Welcome to our list of favorite dining destinations in New York's Hudson Valley and Adirondack regions. We visit restaurants, wineries, barbecues, and a smattering of off the beaten path culinary destinations like maple sugar shacks and fromageries. My friends and I have been dining out together weekly for over twenty years. The locations we write about are our favorite destinations. We are not claiming they are the best, just our favorites. The posts are not "reviews" in the classic sense. - we offer only our picks, not pans. We will leave the criticism to others. We are a happy blog. We much prefer a good bistro to "haute cuisine", especially if they also have a nice bar. We prefer a crock of cassoulet and a bottle of Beaujolais to just about anything else. If you enjoy simple home style rustic cooking with a decent (but not too expensive) bottle of wine, then pull up a chair and join us.
Friday, November 18, 2011
2 Taste Food and Wine Bar, Hyde Park, NY
4290 Albany Post Road (Route 9)
Hyde Park, NY 12538
Dinner served Mon - Sat from 5 PM
Like many local diners, we were dismayed when Twist closed their doors last year. The restaurant enjoyed a good reputation (especially so for a restaurant that closed), and we were glad to see the space put back to good use when 2Taste opened this spring. One of the attractive features is the space itself, which showcases an airy open kitchen with a "Chef's Bar" around the perimeter. Diners get to watch new Executive Chef Jason Townsend's crew work their magic from anywhere in the dining room. Chef Townsend, a CIA alum, was the sous chef when the restaurant first opened, and has recently moved up to take over the helm in the kitchen. If you have not dined at 2Taste recently, you owe the restaurant - and yourself - another visit.
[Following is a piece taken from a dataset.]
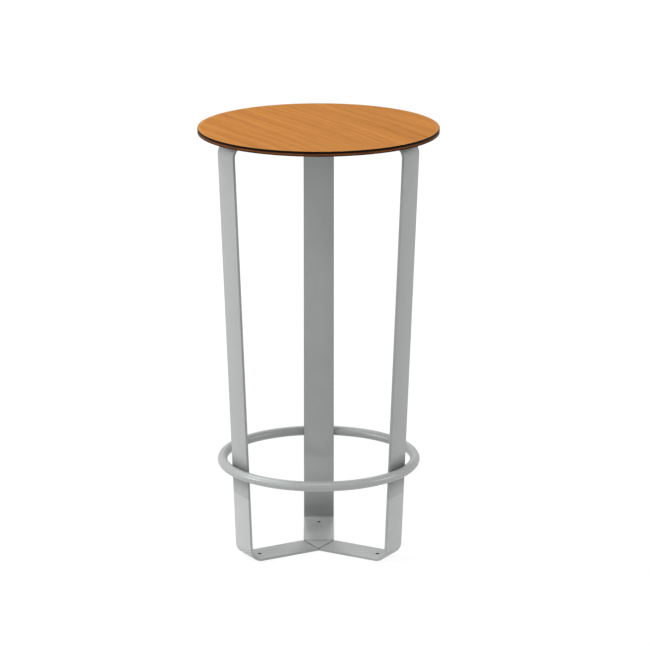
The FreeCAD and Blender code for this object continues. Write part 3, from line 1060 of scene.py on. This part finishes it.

Our Wednesday night crew stopped in for dinner last week, and put the crew through their paces. Our new favorite bartender, Luke, was on the stick. Dennis recognized him from an earlier stint at Stonehedge in Esopus.
We popped a bottle of Natura Sauvignon Blanc, an organic value priced but very tasty Chilean, available by the glass for $8. The wine was representative of the list - lots of good values in what I call bistro (good but inexpensive) labels - Barbarescos and Tempranillos, Oregon Pinot Noirs and Cotes de Rhone's, and a very very nice Carmenere ($40) from Conch y Toro that we enjoyed with our entrees. I'm starting to see more of this grape showing up on local wine lists. Originally from France and used in a supporting role as a blending grape like Cabernet Franc, it has found a new home and new popularity in South America, and is becoming one of my favorites. Most of the wines on the list were in the $30 range, and carried most reasonable mark-ups. Gold star for the wine list.
A few classic "bistro favorites" jumped right off the page when I opened the menu. Bouillabaisse was listed first; one of my favorites. Next was a confit of duck, and Luke also mentioned a pate canard as an appetizer special. Two duck dishes to choose from. Way too hard. Another special was steak frites, serving a teres major shoulder (chuck) cut for the steak, another one of my favorites. What to order? Dining with seven people makes this easier, since we usually try and complement each other's orders and design our own tasting menu. This process suits me especially well, since I usually have the longest arms at the table.
George had two seafood platters to choose from. He opted for the sauteed scallops, perfectly seared and perched on some seasonal pumpkin risotto. The second choice was a grilled salmon filet - wild Pacific salmon, not farm raised. If only more restaurants were paying attention to all of the environmental issues with farm raised salmon. Diners who care and are paying attention will gladly pay the extra few dollars for wild salmon. Another gold star is awarded for the salmon. Thank you.
My bouillabaisse was offered in two sizes - $18 and $27. I opted for the smaller (watching my figure), but was still greeted with an over-sized bowl of thyme scented broth chock full of mussels and shrimp and tender rings of calamari and curiously no tomatoes - so not a classic Marseilles recipe but still quite delicious. We passed some confit of duck around the table, which was also very nicely done. Well cured but finished to a very nice crisp before plating, this dish is what the colder weather calls for. We added a few bowls of spiced blackened brussel sprouts, finally in season! I have five stalks from the Cooper garden in my kitchen sink waiting to be prepped at this very moment. Mr. Cooper also shared his lamb shank ($28), which was falling off the bone into a puddle of rosemary au jus. It had obviously braised stove top all afternoon and tasted every bit of the effort. Very nicely done. One item that we missed ordering was a plain old herb roast chicken ($19) - from Murray's Farm in Lancaster PA. There are few things better than a well made roast chicken. I want to try that dish on our next visit.